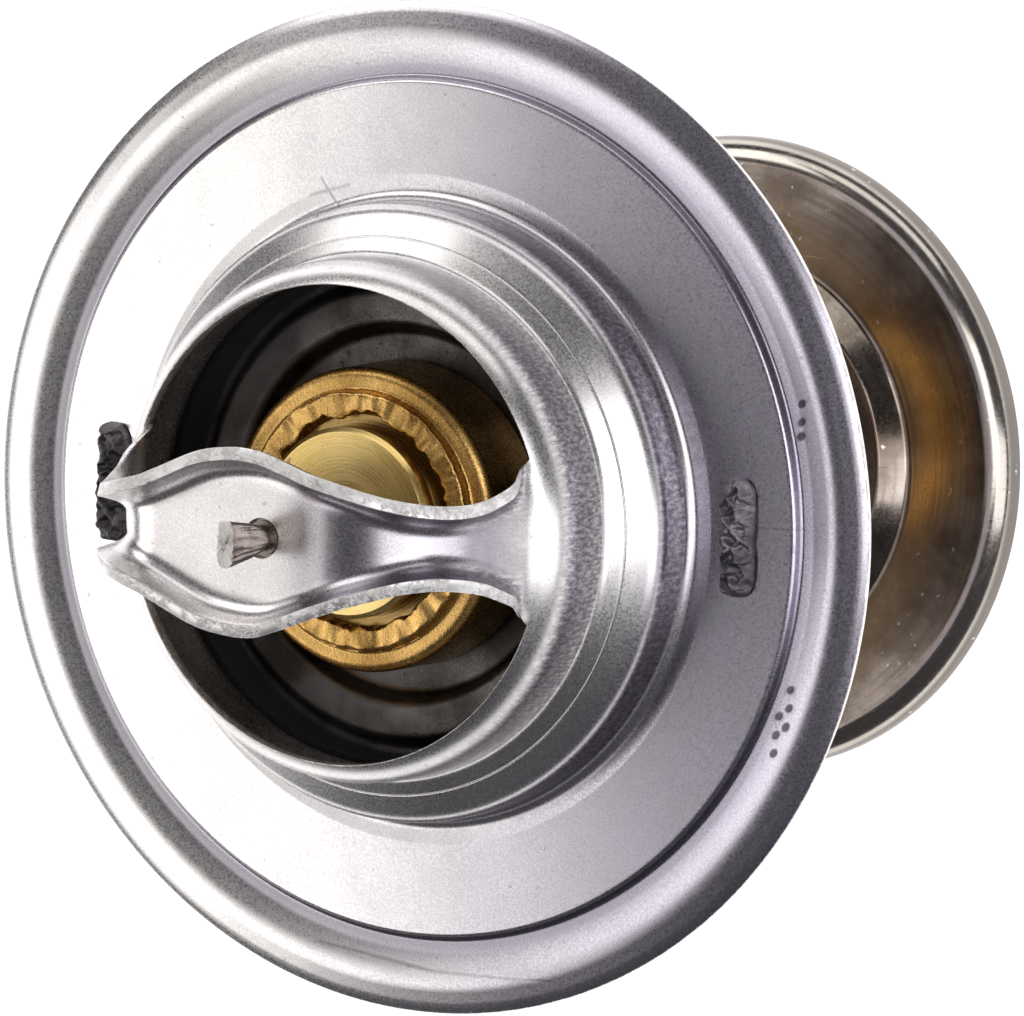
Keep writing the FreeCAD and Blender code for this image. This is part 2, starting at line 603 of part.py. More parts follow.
def make_piston_guide():
    """Turned brass guide: flange under the crimp, neck, and the disc that shows in the mouth."""
    body = turned("piston_guide", [
        ("levels.piston_bore", "levels.backup_top"),
        ("levels.head_bore", "levels.backup_top"),
        ("levels.head_bore", "levels.crimp_under"),
        ("sizes.guide_neck_radius", "levels.crimp_under"),
        ("sizes.guide_neck_radius", "sizes.guide_top - sizes.guide_disc"),
        ("sizes.guide_radius", "sizes.guide_top - sizes.guide_disc"),
        ("sizes.guide_radius", "sizes.guide_top - sizes.guide_chamfer"),
        ("sizes.guide_radius - sizes.guide_chamfer", "sizes.guide_top"),
        ("levels.piston_bore", "sizes.guide_top"),
    ])
    return body


def make_backup_washer():
    """Thin washer that keeps the rubber out of the guide's bore."""
    return turned("backup_washer", [
        ("levels.piston_bore", "levels.boot_flange_top"),
        ("levels.head_bore", "levels.boot_flange_top"),
        ("levels.head_bore", "levels.backup_top"),
        ("levels.piston_bore", "levels.backup_top"),
    ])


def make_rubber_sleeve():
    """Rubber sleeve with a closed end that the wax squeezes, and the flange clamped by the guide."""
    return turned("rubber_sleeve", [
        ("0", "levels.boot_bottom"),
        ("sizes.boot_radius", "levels.boot_bottom"),
        ("sizes.boot_radius", "levels.head_floor"),
        ("levels.head_bore", "levels.head_floor"),
        ("levels.head_bore", "levels.boot_flange_top"),
        ("levels.piston_bore", "levels.boot_flange_top"),
        ("levels.piston_bore", "levels.boot_bore_end"),
        ("0", "levels.boot_bore_end"),
    ])


def make_wax_charge():
    """Wax that fills the cup round the sleeve."""
    body = turned("wax_charge", [
        ("0", "sizes.cup_wall - sizes.cup_depth"),
        ("levels.cup_bore", "sizes.cup_wall - sizes.cup_depth"),
        ("levels.cup_bore", "levels.head_floor"),
        ("sizes.boot_radius", "levels.head_floor"),
        ("sizes.boot_radius", "levels.boot_bottom"),
        ("0", "levels.boot_bottom"),
    ])
    rounded(body, "wax_end", "sizes.cup_end_rounding - sizes.cup_wall",
            ring_edges(body.Shape, [("levels.cup_bore", "sizes.cup_wall - sizes.cup_depth")]))
    return body


# Main valve: a pressed plate held against the cup's head by the main spring, with a rubber seal
def make_valve_plate():
    """Flat middle, raised bead that centres the plate, and the outer rim that carries the seal."""
    hub = "sizes.cup_radius + sizes.running_gap"
    gauge, slope = "sizes.valve_sheet", "sizes.bead_flank"
    flank = "0.8 * sizes.valve_sheet"
    return turned("main_valve_plate", [
        (hub, "levels.valve_under"),
        ("sizes.valve_flat_radius + " + flank, "levels.valve_under"),
        ("sizes.valve_flat_radius + %s + %s" % (flank, slope), "levels.bead_top - " + gauge),
        ("levels.bead_outer - %s - %s" % (flank, slope), "levels.bead_top - " + gauge),
        ("levels.bead_outer - " + flank, "levels.valve_rim_top - " + gauge),
        ("sizes.valve_radius", "levels.valve_rim_top - " + gauge),
        ("sizes.valve_radius", "levels.valve_rim_top"),
        ("levels.bead_outer", "levels.valve_rim_top"),
        ("levels.bead_outer - " + slope, "levels.bead_top"),
        ("sizes.valve_flat_radius + " + slope, "levels.bead_top"),
        ("sizes.valve_flat_radius", "sizes.head_bottom"),
        (hub, "sizes.head_bottom"),
    ])


def seat_height(radius):
    """Expression for the height of the neck's conical seat at a radius."""
    return ("sizes.lower_neck_height + (sizes.lower_neck_radius - (%s)) * tan(levels.neck_slope)"
            " - levels.seat_drop" % radius)


def make_valve_seal():
    """Rubber ring moulded round the plate's rim, coned to the seat in the neck's shoulder."""
    edge = "sizes.valve_radius + sizes.seal_lip"
    under = "levels.valve_rim_top - sizes.valve_sheet"
    return turned("main_valve_seal", [
        ("sizes.valve_radius", under),
        (edge, under),
        (edge, seat_height(edge) + " - sizes.seat_gap"),
        ("sizes.seal_inner_radius", seat_height("sizes.seal_inner_radius") + " - sizes.seat_gap"),
        ("sizes.seal_inner_radius - 0.2 * sizes.seal_lip", "levels.valve_rim_top"),
        ("sizes.valve_radius", "levels.valve_rim_top"),
    ])


# Bypass valve: a pressed disc that slides on a stem below the cup, with its own spring
def make_bypass_stem():
    """Steel stud brazed to the cup's end, with a groove for the retaining ring."""
    body = turned("bypass_stem", [
        ("0", "levels.stem_bottom"),
        ("sizes.stem_radius", "levels.stem_bottom"),
        ("sizes.stem_radius", "levels.ring_under"),
        ("levels.groove_radius", "levels.ring_under"),
        ("levels.groove_radius", "levels.recess_under"),
        ("sizes.stem_radius", "levels.recess_under"),
        ("sizes.stem_radius", "levels.stem_flange_under"),
        ("sizes.stem_flange_radius", "levels.stem_flange_under"),
        ("sizes.stem_flange_radius", "0 - sizes.cup_depth"),
        ("0", "0 - sizes.cup_depth"),
    ])
    rounded(body, "stem_end", "0.5 * sizes.ring_groove",
            ring_edges(body.Shape, [("sizes.stem_radius", "levels.stem_bottom")]))
    return body


def make_seat_washer():
    """Steel washer that seats the bypass spring under the stem's flange."""
    return turned("spring_seat_washer", [
        ("sizes.stem_radius + sizes.running_gap", "levels.washer_under"),
        ("sizes.washer_radius", "levels.washer_under"),
        ("sizes.washer_radius", "levels.stem_flange_under"),
        ("sizes.stem_radius + sizes.running_gap", "levels.stem_flange_under"),
    ])


def make_bypass_disc():
    """Pressed disc: skirt turned away from the flange, flat face, raised hub and spring recess."""
    hole = "sizes.stem_radius + sizes.running_gap"
    gauge = "sizes.bypass_sheet"
    body = turned("bypass_disc", [
        (hole, "levels.recess_under"),
        ("sizes.recess_radius + " + gauge, "levels.recess_under"),
        ("sizes.recess_radius + " + gauge, "levels.hub_top - " + gauge),
        ("sizes.hub_top_radius - 0.8 * " + gauge, "levels.hub_top - " + gauge),
        ("sizes.hub_foot_radius - 0.8 * " + gauge, "levels.bypass_top - " + gauge),
        ("sizes.bypass_radius - " + gauge, "levels.bypass_top - " + gauge),
        ("sizes.bypass_radius - " + gauge, "levels.bypass_bottom"),
        ("sizes.bypass_radius", "levels.bypass_bottom"),
        ("sizes.bypass_radius", "levels.bypass_top"),
        ("sizes.hub_foot_radius", "levels.bypass_top"),
        ("sizes.hub_top_radius", "levels.hub_top"),
        ("sizes.recess_radius", "levels.hub_top"),
        ("sizes.recess_radius", "levels.recess_top"),
        (hole, "levels.recess_top"),
    ])
    rounded(body, "disc_edge", "sizes.bypass_rounding",
            ring_edges(body.Shape, [("sizes.bypass_radius", "levels.bypass_top")]))
    rounded(body, "disc_edge_inside", "sizes.bypass_rounding - " + gauge,
            ring_edges(body.Shape, [("sizes.bypass_radius - " + gauge, "levels.bypass_top - " + gauge)]))
    rounded(body, "hub_edges", "0.5 * " + gauge,
            ring_edges(body.Shape, [("sizes.hub_foot_radius", "levels.bypass_top"),
                                    ("sizes.hub_top_radius", "levels.hub_top"),
                                    ("sizes.recess_radius", "levels.hub_top")]))
    return body


def make_retaining_ring():
    """Open spring-steel ring in the stem's groove, below the disc."""
    body = turned("retaining_ring", [
        ("levels.groove_radius", "levels.ring_under"),
        ("sizes.ring_radius", "levels.ring_under"),
        ("sizes.ring_radius", "levels.recess_under"),
        ("levels.groove_radius", "levels.recess_under"),
    ])
    turn = body.Tip
    turn.Midplane = True
    turn.setExpression("Angle", "360 - sizes.ring_mouth")
    doc.recompute()
    return body


# Springs: round wire wound on a cone or a cylinder, ends ground flat on their seats
def coil_line(low, high, low_radius, high_radius, turns, wire):
    """Centre line of a spring whose first and last turns close up and lie flat on their seats."""
    closed_turns = 0.75
    points_per_turn = 14
    steps = int(round(turns * points_per_turn))
    floor = low + wire / 2 + size("coil_rest")
    rise = high - wire / 2 - size("coil_rest") - floor
    points = []
    for step in range(steps + 1):
        wound = turns * step / steps
        share = min(1.0, max(0.0, (wound - closed_turns) / (turns - 2 * closed_turns)))
        eased = share - 0.5 * math.sin(2 * math.pi * share) / (2 * math.pi)
        radius = low_radius + (high_radius - low_radius) * wound / turns
        angle = 2 * math.pi * wound
        points.append(FreeCAD.Vector(radius * math.cos(angle), radius * math.sin(angle), floor + rise * eased))
    line = Part.BSplineCurve()
    line.interpolate(points)
    return Part.Wire([line.toShape()])


def make_spring(name, low, high, low_radius, high_radius, turns, wire):
    """Wire swept along its centre line between two seats."""
    line = coil_line(low, high, low_radius, high_radius, turns, wire)
    start = line.Edges[0].valueAt(line.Edges[0].FirstParameter)
    heading = line.Edges[0].tangentAt(line.Edges[0].FirstParameter)
    section = Part.Wire([Part.makeCircle(wire / 2, start, heading)])
    sweep = Part.BRepOffsetAPI.MakePipeShell(line)
    sweep.setBiNormalMode(FreeCAD.Vector(0, 0, 1))
    sweep.add(section)
    sweep.build()
    sweep.makeSolid()
    spring = doc.addObject("Part::Feature", name)
    spring.Shape = sweep.shape()
    return spring


def make_main_spring():
    """Conical spring between the frame's floor and the valve plate."""
    return make_spring("main_spring", -size("frame_depth"), level("valve_under"), size("main_coil_bottom"),
                       size("main_coil_top"), size("main_turns"), size("main_wire"))


def make_bypass_spring():
    """Spring between the seat washer and the recess of the bypass disc."""
    return make_spring("bypass_spring", level("recess_top"), level("washer_under"), size("bypass_coil"),
                       size("bypass_coil"), size("bypass_turns"), size("bypass_wire"))


NODES = [
    make_flange_bridge(), make_lower_frame(), make_piston(), make_main_spring(),
    make_capsule_cup(), make_piston_guide(), make_backup_washer(), make_rubber_sleeve(), make_wax_charge(),
    make_valve_plate(), make_valve_seal(),
    make_bypass_stem(), make_seat_washer(), make_bypass_spring(), make_bypass_disc(), make_retaining_ring(),
]
doc.recompute()

failed = [item.Name for item in doc.Objects if "Invalid" in item.State or "Error" in item.State]
if failed:
    raise RuntimeError("objects not computed: " + ", ".join(failed))
for node in NODES:
    if node.Shape.isNull() or not node.Shape.isValid():
        raise RuntimeError("shape not valid: " + node.Label)

os.makedirs("parts", exist_ok=True)
for node in NODES:
    node.Shape.exportStep(os.path.join("parts", node.Label + ".step"))
    print("%-20s solids %d  volume %9.2f" % (node.Label, len(node.Shape.Solids), node.Shape.Volume))
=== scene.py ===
import math

import bmesh
import bpy
from mathutils import Matrix, Vector, noise as wander


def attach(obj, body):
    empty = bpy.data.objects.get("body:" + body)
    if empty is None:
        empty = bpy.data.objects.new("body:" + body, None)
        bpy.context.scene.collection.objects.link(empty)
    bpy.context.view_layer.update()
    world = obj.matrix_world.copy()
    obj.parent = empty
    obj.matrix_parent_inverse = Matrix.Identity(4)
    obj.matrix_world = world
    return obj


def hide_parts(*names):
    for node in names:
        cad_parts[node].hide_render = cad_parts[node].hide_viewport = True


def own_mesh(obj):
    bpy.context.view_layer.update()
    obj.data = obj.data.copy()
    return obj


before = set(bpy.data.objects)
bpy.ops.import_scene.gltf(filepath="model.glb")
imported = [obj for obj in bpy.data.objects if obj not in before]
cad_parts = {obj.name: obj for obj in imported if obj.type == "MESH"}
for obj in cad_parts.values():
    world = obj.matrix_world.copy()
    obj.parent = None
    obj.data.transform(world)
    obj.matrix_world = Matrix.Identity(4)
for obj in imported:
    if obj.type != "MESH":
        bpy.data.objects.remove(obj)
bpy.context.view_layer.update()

# Engine thermostat of the insert kind, cold and closed. Sizes are in millimetres and turned into metres
# as the vertices are made. +Z runs out through the bridge and X along it.
mm = 0.001

# Flange, neck and bridge: one stainless sheet, blanked, drawn up in two steps to the neck, with the strap
# across the mouth left standing as a trough. The mouth's and the strap's cut edges are torn and bright.
sheet_thickness = 0.9
burr = 0.08
mouth_radius = 15.85
flange_corners = [
    (33.6, 0.36, 0.0), (32.9, 0.62, 1.6), (31.4, 1.0, 3.0), (29.5, 0.66, 1.6), (28.62, 0.62, 0.3),
    (28.36, 1.2, 0.34), (22.2, 1.58, 0.12), (20.5, 1.5, 1.5), (20.5, 5.0, 1.4), (18.56, 6.27, 0.12),
    (18.5, 6.24, 0.1), (18.44, 6.35, 0.12), (17.3, 7.1, 0.75), (17.3, 11.64, 3.3),
    (mouth_radius + burr, 12.6, 0.0),
]
# Behind, the clamping band is coined flat out to the seat's edge, and the rim drops to the rear past it
seat_edge, rim_run, rim_drop = 31.4, 1.4, 0.44
pin_hole_radius = 1.35
slot_place, slot_shift, slot_half_width, slot_half_length = 24.2, 0.22, 1.3, 3.95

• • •

### Exercise
Repeat exactly the lines from the one containing "failed = [item.Name" through the one containing "obj.parent = empty", both included, and nothing else.

### Output for this exercise
failed = [item.Name for item in doc.Objects if "Invalid" in item.State or "Error" in item.State]
if failed:
    raise RuntimeError("objects not computed: " + ", ".join(failed))
for node in NODES:
    if node.Shape.isNull() or not node.Shape.isValid():
        raise RuntimeError("shape not valid: " + node.Label)

os.makedirs("parts", exist_ok=True)
for node in NODES:
    node.Shape.exportStep(os.path.join("parts", node.Label + ".step"))
    print("%-20s solids %d  volume %9.2f" % (node.Label, len(node.Shape.Solids), node.Shape.Volume))
=== scene.py ===
import math

import bmesh
import bpy
from mathutils import Matrix, Vector, noise as wander


def attach(obj, body):
    empty = bpy.data.objects.get("body:" + body)
    if empty is None:
        empty = bpy.data.objects.new("body:" + body, None)
        bpy.context.scene.collection.objects.link(empty)
    bpy.context.view_layer.update()
    world = obj.matrix_world.copy()
    obj.parent = empty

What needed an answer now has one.